Deputy Public Prosecutors (DPPs) Senior Counsel Mohamed Faizal, Senthilkumaran Sabapathy and Sheryl Yeo argued that both Mr Xu’s and Mr De Costa’s applications are an abuse of process, saying that the said applications are a way of circumventing the prohibition against interlocutory appeals.

The applications, the DPPs added, breach “the unambiguous statutory regime” in Section 395 of the CPC, which stipulates that only constitutional questions of law may be referred to a higher court at any time during the course of a trial.

“All other interlocutory orders by the trial judge, including determinations of questions of law concerning criminal disclosure, must await the final decision or order of the trial court before being referred to a higher court by way of an appeal,” they elaborated.

“In the premises, there is no legal basis at all for an application for disclosure of material to be brought directly to a higher court mid-trial,” they said, in arguing for why Mr Xu’s and Mr De Costa’s applications are an abuse of process in their view.

Addressing Mr Xu’s and Mr De Costa’s arguments that the prosecution is bound by the Kadar disclosure obligation in the defamation case, the DPPs submitted that even if such an obligation exists with respect to the statements in question, such an obligation would not arise at this stage of the trial before the prosecution has closed its case.

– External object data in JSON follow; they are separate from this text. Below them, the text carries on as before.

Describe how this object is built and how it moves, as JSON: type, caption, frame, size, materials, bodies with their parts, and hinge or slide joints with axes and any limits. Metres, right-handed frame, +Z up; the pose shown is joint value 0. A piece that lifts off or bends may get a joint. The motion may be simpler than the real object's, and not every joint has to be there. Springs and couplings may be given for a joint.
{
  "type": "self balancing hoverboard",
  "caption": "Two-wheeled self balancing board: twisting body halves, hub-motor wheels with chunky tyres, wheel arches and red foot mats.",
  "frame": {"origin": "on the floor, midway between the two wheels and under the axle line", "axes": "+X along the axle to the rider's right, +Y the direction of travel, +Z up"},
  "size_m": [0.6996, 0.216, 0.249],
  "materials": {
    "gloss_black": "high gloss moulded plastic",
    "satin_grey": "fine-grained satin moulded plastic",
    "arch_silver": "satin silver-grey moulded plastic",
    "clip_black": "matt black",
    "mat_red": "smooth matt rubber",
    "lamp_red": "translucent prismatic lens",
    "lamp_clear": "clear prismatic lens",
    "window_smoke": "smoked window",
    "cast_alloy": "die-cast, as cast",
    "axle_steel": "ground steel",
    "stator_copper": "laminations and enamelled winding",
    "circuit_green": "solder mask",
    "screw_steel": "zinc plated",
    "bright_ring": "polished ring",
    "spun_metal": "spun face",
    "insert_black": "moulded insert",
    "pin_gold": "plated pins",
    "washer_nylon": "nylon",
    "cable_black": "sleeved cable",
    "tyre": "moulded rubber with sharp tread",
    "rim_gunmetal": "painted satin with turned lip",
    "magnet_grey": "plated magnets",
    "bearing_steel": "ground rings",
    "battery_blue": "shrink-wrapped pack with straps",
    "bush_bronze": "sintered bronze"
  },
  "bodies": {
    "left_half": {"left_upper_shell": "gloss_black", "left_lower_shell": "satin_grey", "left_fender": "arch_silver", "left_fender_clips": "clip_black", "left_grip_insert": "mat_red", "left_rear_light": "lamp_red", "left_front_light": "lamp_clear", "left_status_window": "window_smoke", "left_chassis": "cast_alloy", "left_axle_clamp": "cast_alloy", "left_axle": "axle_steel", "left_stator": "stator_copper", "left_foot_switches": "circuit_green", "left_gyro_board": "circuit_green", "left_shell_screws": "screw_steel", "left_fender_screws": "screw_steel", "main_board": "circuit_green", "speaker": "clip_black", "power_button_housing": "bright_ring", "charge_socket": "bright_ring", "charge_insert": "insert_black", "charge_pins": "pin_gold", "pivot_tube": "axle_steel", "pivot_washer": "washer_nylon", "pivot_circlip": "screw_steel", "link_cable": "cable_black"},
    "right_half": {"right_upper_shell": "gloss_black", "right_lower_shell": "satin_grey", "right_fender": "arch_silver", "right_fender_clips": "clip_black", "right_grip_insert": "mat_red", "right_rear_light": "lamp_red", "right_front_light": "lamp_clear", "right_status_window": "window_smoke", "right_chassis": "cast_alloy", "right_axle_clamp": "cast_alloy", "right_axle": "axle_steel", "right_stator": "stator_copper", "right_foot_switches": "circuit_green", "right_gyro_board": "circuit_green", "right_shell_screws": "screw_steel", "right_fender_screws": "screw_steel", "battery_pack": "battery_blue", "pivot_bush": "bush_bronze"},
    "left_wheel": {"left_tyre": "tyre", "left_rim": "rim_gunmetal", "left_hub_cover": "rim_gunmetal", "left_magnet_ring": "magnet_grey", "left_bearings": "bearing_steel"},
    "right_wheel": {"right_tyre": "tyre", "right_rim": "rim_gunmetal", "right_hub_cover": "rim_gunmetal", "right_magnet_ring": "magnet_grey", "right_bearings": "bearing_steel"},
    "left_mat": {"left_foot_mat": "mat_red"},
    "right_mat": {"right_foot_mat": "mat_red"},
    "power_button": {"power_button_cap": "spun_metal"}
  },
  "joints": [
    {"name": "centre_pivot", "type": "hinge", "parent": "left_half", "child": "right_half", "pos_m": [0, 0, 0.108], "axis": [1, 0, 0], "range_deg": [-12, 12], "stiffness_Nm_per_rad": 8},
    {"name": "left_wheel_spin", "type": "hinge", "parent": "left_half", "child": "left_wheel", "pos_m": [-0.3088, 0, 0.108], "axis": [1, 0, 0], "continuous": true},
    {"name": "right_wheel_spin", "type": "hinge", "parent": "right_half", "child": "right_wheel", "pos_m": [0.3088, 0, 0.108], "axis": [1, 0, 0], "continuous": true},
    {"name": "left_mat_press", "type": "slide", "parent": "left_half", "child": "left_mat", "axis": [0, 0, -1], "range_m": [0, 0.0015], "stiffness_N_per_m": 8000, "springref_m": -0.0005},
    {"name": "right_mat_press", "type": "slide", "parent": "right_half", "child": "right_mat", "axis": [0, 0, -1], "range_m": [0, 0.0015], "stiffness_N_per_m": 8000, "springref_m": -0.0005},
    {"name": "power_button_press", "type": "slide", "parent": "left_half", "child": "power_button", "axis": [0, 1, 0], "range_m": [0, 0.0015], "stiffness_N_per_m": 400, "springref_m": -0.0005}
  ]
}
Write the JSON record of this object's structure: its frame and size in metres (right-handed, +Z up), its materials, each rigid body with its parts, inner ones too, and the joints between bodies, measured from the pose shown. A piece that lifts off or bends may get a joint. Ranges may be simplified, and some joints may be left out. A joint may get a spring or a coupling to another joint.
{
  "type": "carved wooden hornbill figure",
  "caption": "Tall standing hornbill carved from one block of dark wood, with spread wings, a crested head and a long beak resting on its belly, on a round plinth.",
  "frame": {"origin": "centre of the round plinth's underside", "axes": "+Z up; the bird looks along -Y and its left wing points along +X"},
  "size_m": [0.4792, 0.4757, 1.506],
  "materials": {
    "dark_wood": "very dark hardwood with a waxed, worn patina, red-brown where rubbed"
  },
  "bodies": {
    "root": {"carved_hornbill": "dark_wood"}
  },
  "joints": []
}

According to the DPPs, the prosecution has also reviewed the statements and have not found anything in the said statements that binds the prosecution under the Kadar disclosure obligation.

Mr Xu and Mr De Costa, said the DPPs, did not furnish any grounds as to why or how they have rebutted the presumption of the prosecution has complied with the Kadar obligation.

The two individuals, said the DPPs, merely supplied “a bare allegation” and did not identify which aspects of the statements fall within the scope of the Kadar obligation.